In 1954, he participated in the Salon des Réalités Nouvelles.

His wife Christine, from whom he separated in 1954, describes his work as follows :

 Tsingos painted on the floor and several canvases at a time. He laid his canvases out beside dozens of enormous tubes of color, a bit like an arsonist setting fire to a town. He threw paint down with a spoon, spread it with his hands or a knife and painted with the tube that he pressed, painting with his entire body. But he never ceased to be the master within the space of this sort of whirlwind he created. We spectators watched on in fascination, but he knew perfectly well where he was going. At times he would shake the canvas, at others, flip it over completely and at others, barely tip it, but when he had finished, when everything had found its place, it was all in perfect order. 

1955 : Galerie Kléber Exhibition in Paris.

1956 : Galerie Iris Clert Exhibition in Paris.

The artist moved to rue Henri Barbusse. Iris Clert described her visit to the big room off the courtyard which became his studio.

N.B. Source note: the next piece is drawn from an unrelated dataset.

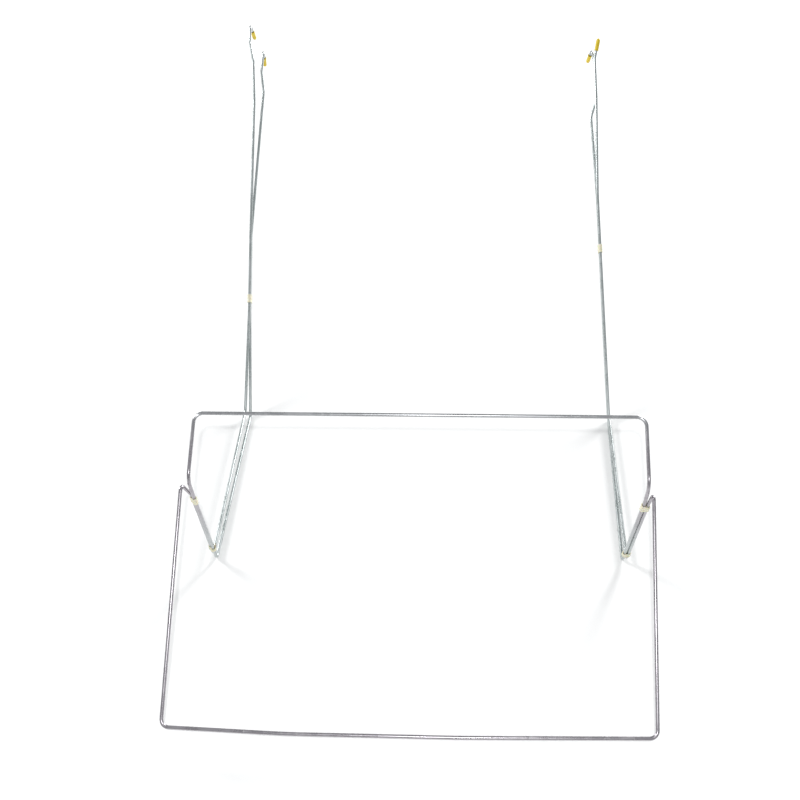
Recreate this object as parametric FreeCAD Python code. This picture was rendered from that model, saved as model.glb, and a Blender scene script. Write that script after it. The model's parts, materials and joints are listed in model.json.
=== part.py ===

 The show was stupifying ! Canvases blotched with paint were strewn all over the floor, covered the walls and invaded the ceiling. Half-emptied paint tubes were piling up in the corners. I didn’t know where to step. ” Tsingos never used brushes. He worked animals out of the paste with his hands. It was ” fantastic. I’ll exhibit Tsingos in October, ” she told herself, ” The title of the exhibition will be Micro-cosmos. Everything was shaping up well, then, as usual, Tsingos ran out of paintings. The day before the preview opening, I found him at home painting the last of the canvases at record speed. They were still wet. And given the thickness of the paint, it was going to take them months to dry. 

The day of the preview opening, guests left with Tsingos flower petals painted on their dresses.

1957 : he participated in the ” Comparaison ” Salon in Paris. His paintings were shown in Room 3, that of the abstract artists. In fact, the artist had never stopped doing figurative representation. Realism served as his basis. Out of this construction of insects, animals, sea life, ports or flowers he was producing, sprang a new reality, more informal and violent, almost despairing, which reflected with his inner perceptions.

1957/1958 : The artist spent a few months in Paris, then took a first trip to Greece. He began imitating ” peinture d’arrachage ” techniques which consist in the cursory completion of a painting in thick paste. Tsingos’ technique was to take a clean canvas, giving it merely a background in oil, and press the two paintings together hard until they became imbued with each other. The result was two paintings highly similar on which the artist had only a few touch-ups to make.

1959 : The artist exhibited in Cannes at Gallery 65. He spent the summer at Saint- Paul de Vence where he created a number of paintings which sold quickly in a climate favorable to him. Three galleries in London exhibited his works the same year : the Tooth & Son Gallery, Hanover Gallery and Gallery One.

1960 : An exhibition entirely devoted to him at Galerie des Quatre Saisons in Paris. He showed 250 paintings, primarily of flowers but in which his forms had changed. His style had simplified and the motifs had become more distinctly drawn. The backgrounds are no longer mixed into the composition of the work but aim to bring the subject into clearer focus by their simplicity. Each line, each curve, each accentuation appears as an essential, indispensible element. Through this stripping, denuding almost, of his work, Tsingos managed to translate the strong, impetuous reactions of his heart and senses into one simple element.

Galerie Balzac Exhibition in Paris along with another in Athens where the artist was spending more and more of his time.

1961/1962 : Galerie d’Arte Exhibition in Milano. Tsingos had developed severe stomach pains from a lifetime of heavy drinking, which didn’t prevent him from continuing to destroy himself with alcohol.

1963 : His production capacity diminishes. Galerie Zyogos in Athens organizes an exhibit entirely devoted to him.

1964 : Tsingos comes to Paris to bid farewell to his friends, then returns to Athens. He hopes that the end will catch him unawares while he is working. A few paintings of the monuments of Athens, marvellously demonstrative of his love for his native land, have come down to us from this period of little productivity.

1965 : Thanos Tsingos dies on January 26, 1965.